Likewise, the rarity of pulmonary oedema in childhood compared with adult influenza, 36 malaria, 37 and trauma, 38 also casts influenza into the same cytokine‐mediated mould as malaria and sepsis. Already observed differences in the anti‐inflammatory versus pro‐inflammatory cytokine ratios between paediatric and adult macrophages stimulated with LPS 39 can plausibly be attributed to differences in PPAR function, as its activation is prolonged in young mice compared with older mice. 40 These insights can only be appreciated if influenza scientists seek, as Fedson urges, the expertise of researchers outside of their immediate discipline.
Others have suggested that any treatment directed against the inflammatory cytokines that cause illness will also inhibit the protective innate response against the virus. This is a valid possibility, as TNF has been reported to exert an in vitro effect against influenza virus in human epithelial cells. 41 But what happens in vivo is what matters, and others have found that anti‐TNF antibody improves experimental influenza disease without influencing virus clearance. 17 , 42 With close to a million patients having received long‐term TNF‐neutralising drugs for rheumatoid arthritis or Crohn’s disease by 2004, 43 and a call being made in that year for alertness to the possibility of hepatitis or HIV exacerbation, 44 so far as we are aware there are as yet no reports of enhancement of viral disease, including influenza. Likewise, we are not aware of any reports of viral enhancement in patients taking fibrates, glitzones or statins for other reasons.

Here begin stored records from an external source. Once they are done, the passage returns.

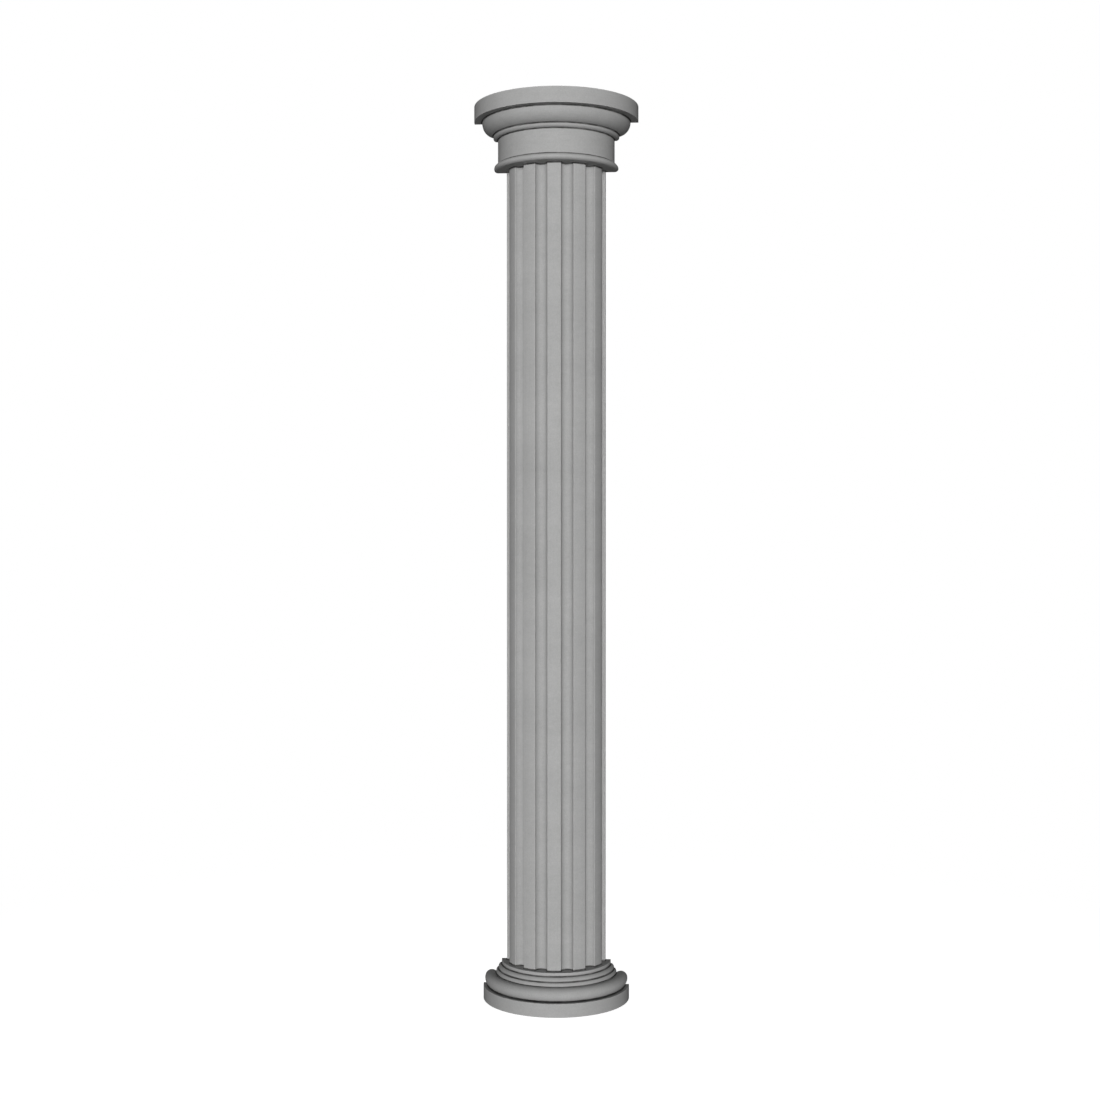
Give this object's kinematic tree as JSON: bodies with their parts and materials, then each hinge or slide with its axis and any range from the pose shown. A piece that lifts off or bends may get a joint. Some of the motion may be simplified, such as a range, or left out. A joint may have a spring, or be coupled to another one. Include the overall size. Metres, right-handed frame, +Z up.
{
  "type": "doric half column",
  "caption": "Half-round fluted doric column with a flat back, on a round moulded base and under a round abacus, to stand against a wall and carry a beam.",
  "frame": {"origin": "middle of the bottom of the whole column's box: on the floor, half the abacus's depth in front of the wall", "axes": "+Z up the column, -Y out of the wall towards the viewer, +Y into the wall, +X to the right as seen from the front"},
  "size_m": [0.505, 0.2524, 2.7432],
  "materials": {
    "base_stone": "dressed smooth, matt",
    "shaft_stone": "dressed smooth, matt",
    "capital_stone": "dressed smooth, matt"
  },
  "bodies": {
    "root": {"base": "base_stone", "shaft": "shaft_stone", "capital": "capital_stone"}
  },
  "joints": []
}
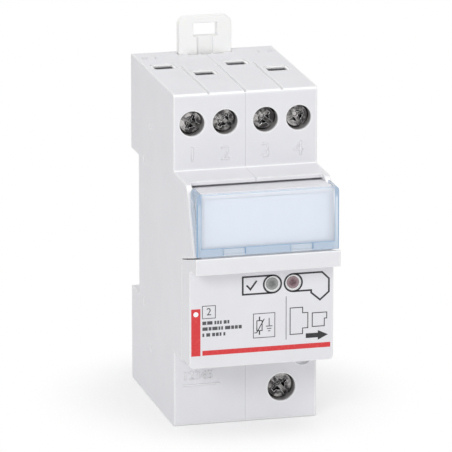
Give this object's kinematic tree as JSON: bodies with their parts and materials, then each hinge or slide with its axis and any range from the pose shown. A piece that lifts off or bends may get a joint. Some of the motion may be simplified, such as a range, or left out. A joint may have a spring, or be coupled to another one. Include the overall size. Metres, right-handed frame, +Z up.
{
  "type": "din rail surge arrester",
  "caption": "Narrow rail-mounted surge arrester with a plug-in cartridge, a clear label flap, status lamps and screw terminals.",
  "frame": {"origin": "on the rail seat, at the middle of the case's width and of the rail's height", "axes": "+X right seen from the front, -Y out of the front, +Y towards the rail and the panel, +Z up"},
  "size_m": [0.0356, 0.066, 0.0923],
  "materials": {
    "case": "fine moulded grain",
    "case_pins": "smooth",
    "busbars": "rolled",
    "contacts": "rolled",
    "clip": "smooth, slightly milky",
    "screws": "turned and plated",
    "clamps": "plated",
    "cartridge_face": "fine moulded grain, printed",
    "cartridge_box": "fine moulded grain",
    "label": "uncoated",
    "green_lens": "polished",
    "red_lens": "polished",
    "board": "lacquered board",
    "green_lamp": "polished",
    "red_lamp": "polished",
    "varistors": "dipped coating",
    "plate": "tinned",
    "gas_tube": "sintered",
    "strips": "rolled",
    "blades": "tinned",
    "flap": "polished, clear with a blue tint"
  },
  "bodies": {
    "case": {"left_shell": "case", "right_shell": "case", "case_pins": "case_pins", "neutral_busbar": "busbars", "live_busbar": "busbars", "earth_strip": "busbars", "neutral_contact": "contacts", "live_contact": "contacts", "earth_contact": "contacts"},
    "clip": {"rail_clip": "clip"},
    "screw_1": {"terminal_screw_1": "screws"},
    "screw_2": {"terminal_screw_2": "screws"},
    "screw_3": {"terminal_screw_3": "screws"},
    "screw_4": {"terminal_screw_4": "screws"},
    "screw_earth": {"earth_screw": "screws"},
    "clamp_body_1": {"clamp_1": "clamps"},
    "clamp_body_2": {"clamp_2": "clamps"},
    "clamp_body_3": {"clamp_3": "clamps"},
    "clamp_body_4": {"clamp_4": "clamps"},
    "clamp_body_earth": {"earth_clamp": "clamps"},
    "cartridge": {"cartridge_front": "cartridge_face", "cartridge_box": "cartridge_box", "label_card": "label", "green_lens": "green_lens", "red_lens": "red_lens", "lamp_board": "board", "green_lamp": "green_lamp", "red_lamp": "red_lamp", "live_varistor": "varistors", "neutral_varistor": "varistors", "centre_plate": "plate", "gas_tube": "gas_tube", "live_release_strip": "strips", "neutral_release_strip": "strips", "earth_link": "strips", "live_blade": "blades", "neutral_blade": "blades", "earth_blade": "blades"},
    "flap": {"label_flap": "flap"}
  },
  "joints": [
    {"name": "clip_slide", "type": "slide", "parent": "case", "child": "clip", "axis": [0, 0, -1], "range_m": [0, 0.003]},
    {"name": "cartridge_slide", "type": "slide", "parent": "case", "child": "cartridge", "axis": [0, -1, 0], "range_m": [0, 0.045]},
    {"name": "flap_hinge", "type": "hinge", "parent": "cartridge", "child": "flap", "pos_m": [0, -0.055, 0.0207], "axis": [-1, 0, 0], "range_deg": [0, 90]},
    {"name": "screw_turn_1", "type": "hinge", "parent": "case", "child": "screw_1", "pos_m": [-0.0132, -0.03, 0.0341], "axis": [0, 1, 0], "range_deg": [0, 2736]},
    {"name": "clamp_slide_1", "type": "slide", "parent": "case", "child": "clamp_body_1", "axis": [0, -1, 0], "range_m": [0, 0.00455]},
    {"name": "screw_turn_2", "type": "hinge", "parent": "case", "child": "screw_2", "pos_m": [-0.005, -0.03, 0.0341], "axis": [0, 1, 0], "range_deg": [0, 2736]},
    {"name": "clamp_slide_2", "type": "slide", "parent": "case", "child": "clamp_body_2", "axis": [0, -1, 0], "range_m": [0, 0.00455]},
    {"name": "screw_turn_3", "type": "hinge", "parent": "case", "child": "screw_3", "pos_m": [0.005, -0.03, 0.0341], "axis": [0, 1, 0], "range_deg": [0, 2736]},
    {"name": "clamp_slide_3", "type": "slide", "parent": "case", "child": "clamp_body_3", "axis": [0, -1, 0], "range_m": [0, 0.00455]},
    {"name": "screw_turn_4", "type": "hinge", "parent": "case", "child": "screw_4", "pos_m": [0.0132, -0.03, 0.0341], "axis": [0, 1, 0], "range_deg": [0, 2736]},
    {"name": "clamp_slide_4", "type": "slide", "parent": "case", "child": "clamp_body_4", "axis": [0, -1, 0], "range_m": [0, 0.00455]},
    {"name": "earth_screw_turn", "type": "hinge", "parent": "case", "child": "screw_earth", "pos_m": [0.0091, -0.03, -0.03335], "axis": [0, 1, 0], "range_deg": [0, 2520]},
    {"name": "earth_clamp_slide", "type": "slide", "parent": "case", "child": "clamp_body_earth", "axis": [0, -1, 0], "range_m": [0, 0.00559]}
  ],
  "couplings": [
    {"joint": "screw_turn_1", "follows": "clamp_slide_1", "rad_per_m": 10472},
    {"joint": "screw_turn_2", "follows": "clamp_slide_2", "rad_per_m": 10472},
    {"joint": "screw_turn_3", "follows": "clamp_slide_3", "rad_per_m": 10472},
    {"joint": "screw_turn_4", "follows": "clamp_slide_4", "rad_per_m": 10472},
    {"joint": "earth_screw_turn", "follows": "earth_clamp_slide", "rad_per_m": 7854}
  ]
}
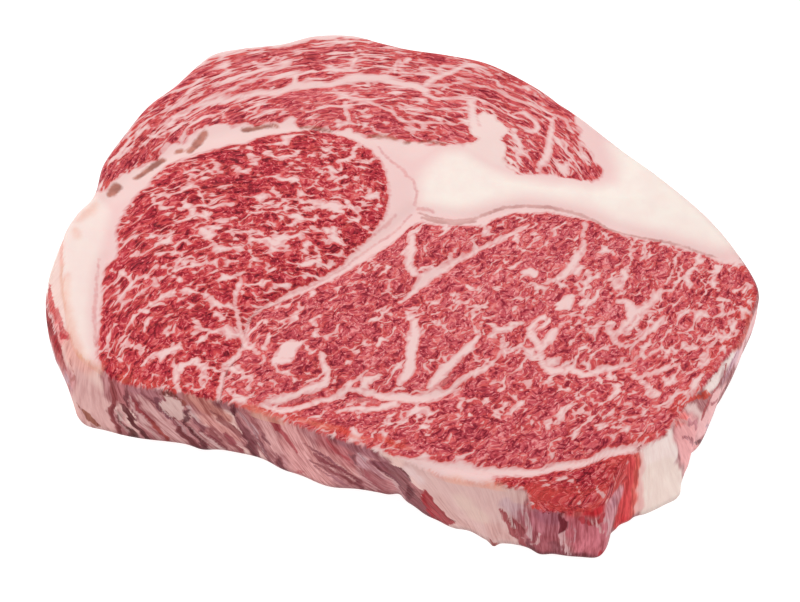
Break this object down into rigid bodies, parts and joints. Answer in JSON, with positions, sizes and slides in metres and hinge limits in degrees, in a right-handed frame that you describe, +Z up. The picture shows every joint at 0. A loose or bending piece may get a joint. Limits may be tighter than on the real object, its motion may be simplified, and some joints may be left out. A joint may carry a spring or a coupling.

While not as powerful as anti‐TNF therapy, these less specific agents are advantageous when the target cytokines are not yet fully defined, as they inhibit a range of them.
Certainly, the simplicity and logic embodied in Fedson’s approach to the practical treatment of severe influenza should capture the attention and imagination of researchers interested in intractable infectious disease.